## TASK TO COMPLETE
Extract the line that contains "Model this object" and every line after it to the end of the records below, exactly as written and nothing else.

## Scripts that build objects
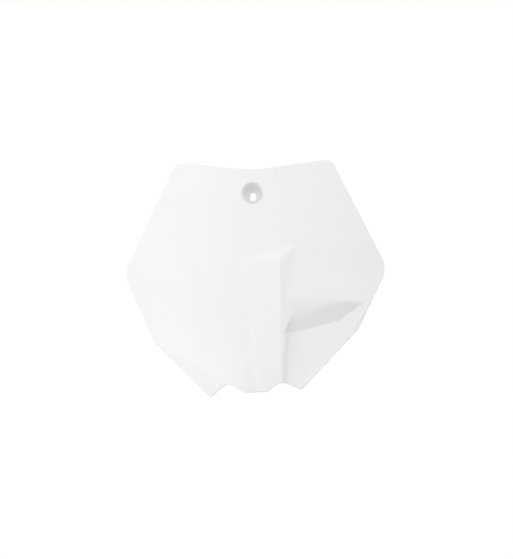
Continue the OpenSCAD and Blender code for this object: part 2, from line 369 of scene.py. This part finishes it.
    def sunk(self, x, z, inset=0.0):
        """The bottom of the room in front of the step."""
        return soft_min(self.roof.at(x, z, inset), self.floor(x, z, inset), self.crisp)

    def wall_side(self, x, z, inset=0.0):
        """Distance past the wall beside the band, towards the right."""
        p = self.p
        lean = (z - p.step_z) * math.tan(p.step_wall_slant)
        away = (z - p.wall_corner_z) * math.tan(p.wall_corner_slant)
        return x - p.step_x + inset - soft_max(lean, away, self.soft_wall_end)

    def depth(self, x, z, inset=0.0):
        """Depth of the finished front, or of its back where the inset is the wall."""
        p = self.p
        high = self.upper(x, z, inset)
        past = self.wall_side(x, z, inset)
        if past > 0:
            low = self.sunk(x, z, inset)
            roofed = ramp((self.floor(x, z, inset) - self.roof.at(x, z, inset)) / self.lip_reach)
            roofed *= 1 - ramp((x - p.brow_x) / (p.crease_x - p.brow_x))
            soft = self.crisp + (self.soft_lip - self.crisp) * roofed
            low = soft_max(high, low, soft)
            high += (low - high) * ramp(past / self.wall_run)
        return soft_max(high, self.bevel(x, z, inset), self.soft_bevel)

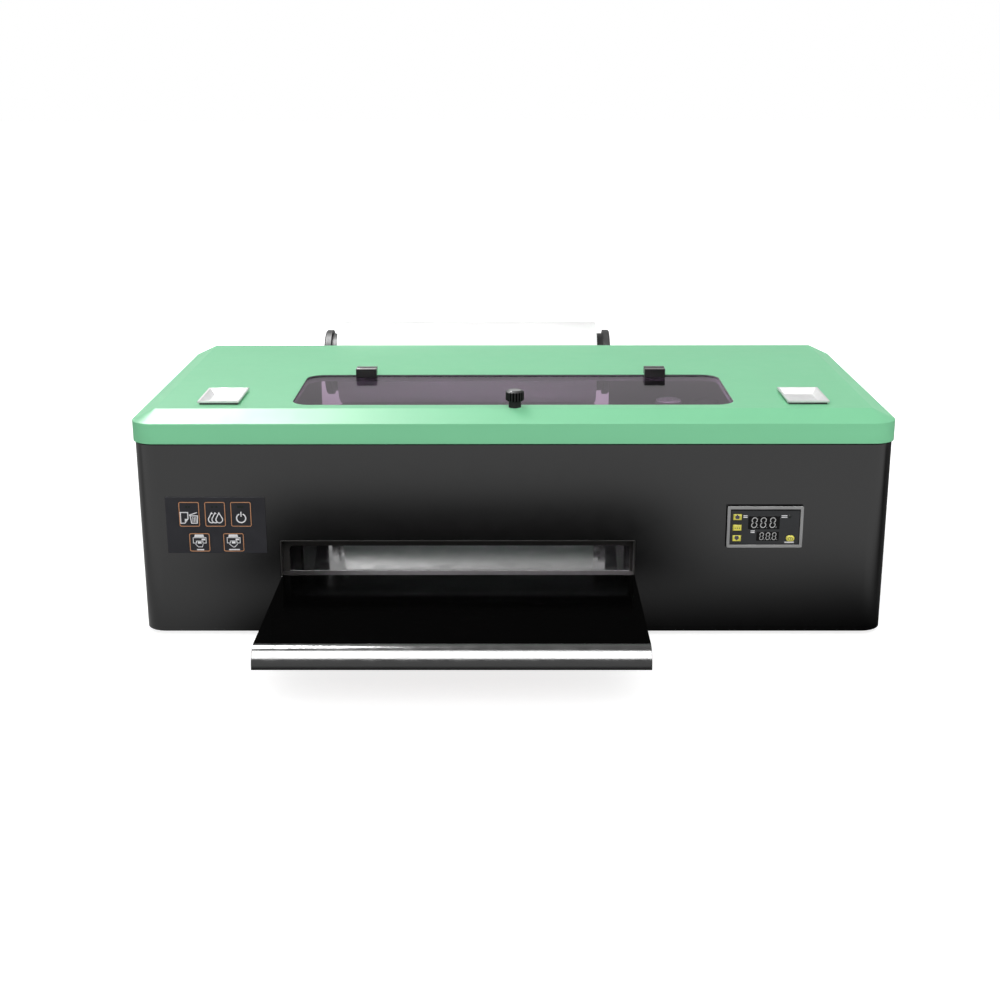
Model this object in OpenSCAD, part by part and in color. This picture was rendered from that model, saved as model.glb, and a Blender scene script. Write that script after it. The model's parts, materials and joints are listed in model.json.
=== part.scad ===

## FULL OUTPUT
Model this object in OpenSCAD, part by part and in color. This picture was rendered from that model, saved as model.glb, and a Blender scene script. Write that script after it. The model's parts, materials and joints are listed in model.json.
=== part.scad ===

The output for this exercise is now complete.